* start Source data *
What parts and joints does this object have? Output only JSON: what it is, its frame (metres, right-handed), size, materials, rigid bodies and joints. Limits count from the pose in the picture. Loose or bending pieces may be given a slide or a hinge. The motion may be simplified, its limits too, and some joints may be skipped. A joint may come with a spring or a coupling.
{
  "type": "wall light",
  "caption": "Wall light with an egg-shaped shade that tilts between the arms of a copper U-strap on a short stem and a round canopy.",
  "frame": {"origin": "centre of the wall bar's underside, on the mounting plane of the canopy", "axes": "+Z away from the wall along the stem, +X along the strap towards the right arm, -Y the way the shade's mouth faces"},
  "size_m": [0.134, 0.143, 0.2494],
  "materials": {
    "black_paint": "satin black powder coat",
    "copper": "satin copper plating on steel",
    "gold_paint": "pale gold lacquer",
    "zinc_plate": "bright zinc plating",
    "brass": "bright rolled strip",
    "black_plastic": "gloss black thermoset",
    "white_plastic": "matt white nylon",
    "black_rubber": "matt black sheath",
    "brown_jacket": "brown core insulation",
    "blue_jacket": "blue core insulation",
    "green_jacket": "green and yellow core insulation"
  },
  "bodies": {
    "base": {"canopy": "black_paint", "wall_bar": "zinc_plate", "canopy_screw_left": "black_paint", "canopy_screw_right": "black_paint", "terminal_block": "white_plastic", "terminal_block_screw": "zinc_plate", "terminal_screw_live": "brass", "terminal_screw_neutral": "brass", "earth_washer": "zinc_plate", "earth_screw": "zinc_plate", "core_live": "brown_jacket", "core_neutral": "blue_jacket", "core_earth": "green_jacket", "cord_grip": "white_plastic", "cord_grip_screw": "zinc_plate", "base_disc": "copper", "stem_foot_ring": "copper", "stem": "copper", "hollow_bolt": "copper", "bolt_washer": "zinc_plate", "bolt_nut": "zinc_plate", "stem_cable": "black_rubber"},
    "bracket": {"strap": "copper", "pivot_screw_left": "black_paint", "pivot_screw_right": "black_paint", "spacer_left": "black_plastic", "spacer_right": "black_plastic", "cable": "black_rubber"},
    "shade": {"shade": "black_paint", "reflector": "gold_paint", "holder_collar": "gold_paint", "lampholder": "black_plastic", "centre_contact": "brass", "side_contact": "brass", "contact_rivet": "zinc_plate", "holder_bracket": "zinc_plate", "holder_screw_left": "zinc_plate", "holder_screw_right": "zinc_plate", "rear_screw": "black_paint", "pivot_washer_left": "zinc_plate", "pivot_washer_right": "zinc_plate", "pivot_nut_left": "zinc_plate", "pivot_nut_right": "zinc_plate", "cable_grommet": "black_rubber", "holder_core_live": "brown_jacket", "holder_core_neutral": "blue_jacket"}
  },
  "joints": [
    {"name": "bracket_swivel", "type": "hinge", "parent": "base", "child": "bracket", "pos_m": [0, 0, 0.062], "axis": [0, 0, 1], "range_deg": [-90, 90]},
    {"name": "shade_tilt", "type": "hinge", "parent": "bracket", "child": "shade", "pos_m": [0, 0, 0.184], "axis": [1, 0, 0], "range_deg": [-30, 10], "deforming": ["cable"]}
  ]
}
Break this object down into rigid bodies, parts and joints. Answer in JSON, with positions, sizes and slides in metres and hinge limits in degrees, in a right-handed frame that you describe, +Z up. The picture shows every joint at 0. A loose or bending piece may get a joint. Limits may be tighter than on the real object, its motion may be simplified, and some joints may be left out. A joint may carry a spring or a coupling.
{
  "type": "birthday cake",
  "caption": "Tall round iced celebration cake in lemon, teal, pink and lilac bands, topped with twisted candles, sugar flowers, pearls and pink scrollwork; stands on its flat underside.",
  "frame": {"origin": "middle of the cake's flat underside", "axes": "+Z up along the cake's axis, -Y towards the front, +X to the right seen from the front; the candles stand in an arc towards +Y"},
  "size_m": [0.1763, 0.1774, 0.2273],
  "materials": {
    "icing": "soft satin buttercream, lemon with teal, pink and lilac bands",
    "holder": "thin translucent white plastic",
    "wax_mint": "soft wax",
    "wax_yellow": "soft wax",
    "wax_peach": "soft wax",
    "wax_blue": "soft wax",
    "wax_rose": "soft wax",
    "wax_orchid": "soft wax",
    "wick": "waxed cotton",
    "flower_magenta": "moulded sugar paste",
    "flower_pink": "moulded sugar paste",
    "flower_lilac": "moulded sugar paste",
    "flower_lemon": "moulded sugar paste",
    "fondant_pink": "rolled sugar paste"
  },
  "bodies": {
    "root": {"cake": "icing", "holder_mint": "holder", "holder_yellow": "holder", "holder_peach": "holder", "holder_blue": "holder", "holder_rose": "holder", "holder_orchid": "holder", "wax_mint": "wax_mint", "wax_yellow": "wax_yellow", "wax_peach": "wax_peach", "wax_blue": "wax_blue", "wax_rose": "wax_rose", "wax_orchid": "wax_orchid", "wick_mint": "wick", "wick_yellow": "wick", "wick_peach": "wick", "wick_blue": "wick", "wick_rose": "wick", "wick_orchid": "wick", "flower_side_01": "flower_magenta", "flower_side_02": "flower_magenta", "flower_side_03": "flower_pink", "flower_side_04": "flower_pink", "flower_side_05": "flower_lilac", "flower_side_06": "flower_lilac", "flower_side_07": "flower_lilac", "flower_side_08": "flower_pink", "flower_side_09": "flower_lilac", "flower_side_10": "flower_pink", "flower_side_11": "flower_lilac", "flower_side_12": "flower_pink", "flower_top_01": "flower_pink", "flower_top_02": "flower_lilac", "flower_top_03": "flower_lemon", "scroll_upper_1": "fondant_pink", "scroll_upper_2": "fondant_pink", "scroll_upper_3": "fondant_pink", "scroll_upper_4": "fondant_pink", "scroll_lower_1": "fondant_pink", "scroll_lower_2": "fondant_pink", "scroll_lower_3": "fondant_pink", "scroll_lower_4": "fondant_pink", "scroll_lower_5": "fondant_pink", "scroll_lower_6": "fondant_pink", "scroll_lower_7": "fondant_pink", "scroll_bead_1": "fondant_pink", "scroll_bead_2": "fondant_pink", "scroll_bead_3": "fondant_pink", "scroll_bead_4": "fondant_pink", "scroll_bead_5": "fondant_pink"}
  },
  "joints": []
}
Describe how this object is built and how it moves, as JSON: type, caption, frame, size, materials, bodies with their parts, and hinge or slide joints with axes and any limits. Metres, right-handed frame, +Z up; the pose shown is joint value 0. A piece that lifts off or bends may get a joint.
* end Source data *
From the preceding material, extract every line exactly.

Finished task:
What parts and joints does this object have? Output only JSON: what it is, its frame (metres, right-handed), size, materials, rigid bodies and joints. Limits count from the pose in the picture. Loose or bending pieces may be given a slide or a hinge. The motion may be simplified, its limits too, and some joints may be skipped. A joint may come with a spring or a coupling.
{
  "type": "wall light",
  "caption": "Wall light with an egg-shaped shade that tilts between the arms of a copper U-strap on a short stem and a round canopy.",
  "frame": {"origin": "centre of the wall bar's underside, on the mounting plane of the canopy", "axes": "+Z away from the wall along the stem, +X along the strap towards the right arm, -Y the way the shade's mouth faces"},
  "size_m": [0.134, 0.143, 0.2494],
  "materials": {
    "black_paint": "satin black powder coat",
    "copper": "satin copper plating on steel",
    "gold_paint": "pale gold lacquer",
    "zinc_plate": "bright zinc plating",
    "brass": "bright rolled strip",
    "black_plastic": "gloss black thermoset",
    "white_plastic": "matt white nylon",
    "black_rubber": "matt black sheath",
    "brown_jacket": "brown core insulation",
    "blue_jacket": "blue core insulation",
    "green_jacket": "green and yellow core insulation"
  },
  "bodies": {
    "base": {"canopy": "black_paint", "wall_bar": "zinc_plate", "canopy_screw_left": "black_paint", "canopy_screw_right": "black_paint", "terminal_block": "white_plastic", "terminal_block_screw": "zinc_plate", "terminal_screw_live": "brass", "terminal_screw_neutral": "brass", "earth_washer": "zinc_plate", "earth_screw": "zinc_plate", "core_live": "brown_jacket", "core_neutral": "blue_jacket", "core_earth": "green_jacket", "cord_grip": "white_plastic", "cord_grip_screw": "zinc_plate", "base_disc": "copper", "stem_foot_ring": "copper", "stem": "copper", "hollow_bolt": "copper", "bolt_washer": "zinc_plate", "bolt_nut": "zinc_plate", "stem_cable": "black_rubber"},
    "bracket": {"strap": "copper", "pivot_screw_left": "black_paint", "pivot_screw_right": "black_paint", "spacer_left": "black_plastic", "spacer_right": "black_plastic", "cable": "black_rubber"},
    "shade": {"shade": "black_paint", "reflector": "gold_paint", "holder_collar": "gold_paint", "lampholder": "black_plastic", "centre_contact": "brass", "side_contact": "brass", "contact_rivet": "zinc_plate", "holder_bracket": "zinc_plate", "holder_screw_left": "zinc_plate", "holder_screw_right": "zinc_plate", "rear_screw": "black_paint", "pivot_washer_left": "zinc_plate", "pivot_washer_right": "zinc_plate", "pivot_nut_left": "zinc_plate", "pivot_nut_right": "zinc_plate", "cable_grommet": "black_rubber", "holder_core_live": "brown_jacket", "holder_core_neutral": "blue_jacket"}
  },
  "joints": [
    {"name": "bracket_swivel", "type": "hinge", "parent": "base", "child": "bracket", "pos_m": [0, 0, 0.062], "axis": [0, 0, 1], "range_deg": [-90, 90]},
    {"name": "shade_tilt", "type": "hinge", "parent": "bracket", "child": "shade", "pos_m": [0, 0, 0.184], "axis": [1, 0, 0], "range_deg": [-30, 10], "deforming": ["cable"]}
  ]
}
Break this object down into rigid bodies, parts and joints. Answer in JSON, with positions, sizes and slides in metres and hinge limits in degrees, in a right-handed frame that you describe, +Z up. The picture shows every joint at 0. A loose or bending piece may get a joint. Limits may be tighter than on the real object, its motion may be simplified, and some joints may be left out. A joint may carry a spring or a coupling.
{
  "type": "birthday cake",
  "caption": "Tall round iced celebration cake in lemon, teal, pink and lilac bands, topped with twisted candles, sugar flowers, pearls and pink scrollwork; stands on its flat underside.",
  "frame": {"origin": "middle of the cake's flat underside", "axes": "+Z up along the cake's axis, -Y towards the front, +X to the right seen from the front; the candles stand in an arc towards +Y"},
  "size_m": [0.1763, 0.1774, 0.2273],
  "materials": {
    "icing": "soft satin buttercream, lemon with teal, pink and lilac bands",
    "holder": "thin translucent white plastic",
    "wax_mint": "soft wax",
    "wax_yellow": "soft wax",
    "wax_peach": "soft wax",
    "wax_blue": "soft wax",
    "wax_rose": "soft wax",
    "wax_orchid": "soft wax",
    "wick": "waxed cotton",
    "flower_magenta": "moulded sugar paste",
    "flower_pink": "moulded sugar paste",
    "flower_lilac": "moulded sugar paste",
    "flower_lemon": "moulded sugar paste",
    "fondant_pink": "rolled sugar paste"
  },
  "bodies": {
    "root": {"cake": "icing", "holder_mint": "holder", "holder_yellow": "holder", "holder_peach": "holder", "holder_blue": "holder", "holder_rose": "holder", "holder_orchid": "holder", "wax_mint": "wax_mint", "wax_yellow": "wax_yellow", "wax_peach": "wax_peach", "wax_blue": "wax_blue", "wax_rose": "wax_rose", "wax_orchid": "wax_orchid", "wick_mint": "wick", "wick_yellow": "wick", "wick_peach": "wick", "wick_blue": "wick", "wick_rose": "wick", "wick_orchid": "wick", "flower_side_01": "flower_magenta", "flower_side_02": "flower_magenta", "flower_side_03": "flower_pink", "flower_side_04": "flower_pink", "flower_side_05": "flower_lilac", "flower_side_06": "flower_lilac", "flower_side_07": "flower_lilac", "flower_side_08": "flower_pink", "flower_side_09": "flower_lilac", "flower_side_10": "flower_pink", "flower_side_11": "flower_lilac", "flower_side_12": "flower_pink", "flower_top_01": "flower_pink", "flower_top_02": "flower_lilac", "flower_top_03": "flower_lemon", "scroll_upper_1": "fondant_pink", "scroll_upper_2": "fondant_pink", "scroll_upper_3": "fondant_pink", "scroll_upper_4": "fondant_pink", "scroll_lower_1": "fondant_pink", "scroll_lower_2": "fondant_pink", "scroll_lower_3": "fondant_pink", "scroll_lower_4": "fondant_pink", "scroll_lower_5": "fondant_pink", "scroll_lower_6": "fondant_pink", "scroll_lower_7": "fondant_pink", "scroll_bead_1": "fondant_pink", "scroll_bead_2": "fondant_pink", "scroll_bead_3": "fondant_pink", "scroll_bead_4": "fondant_pink", "scroll_bead_5": "fondant_pink"}
  },
  "joints": []
}
Describe how this object is built and how it moves, as JSON: type, caption, frame, size, materials, bodies with their parts, and hinge or slide joints with axes and any limits. Metres, right-handed frame, +Z up; the pose shown is joint value 0. A piece that lifts off or bends may get a joint.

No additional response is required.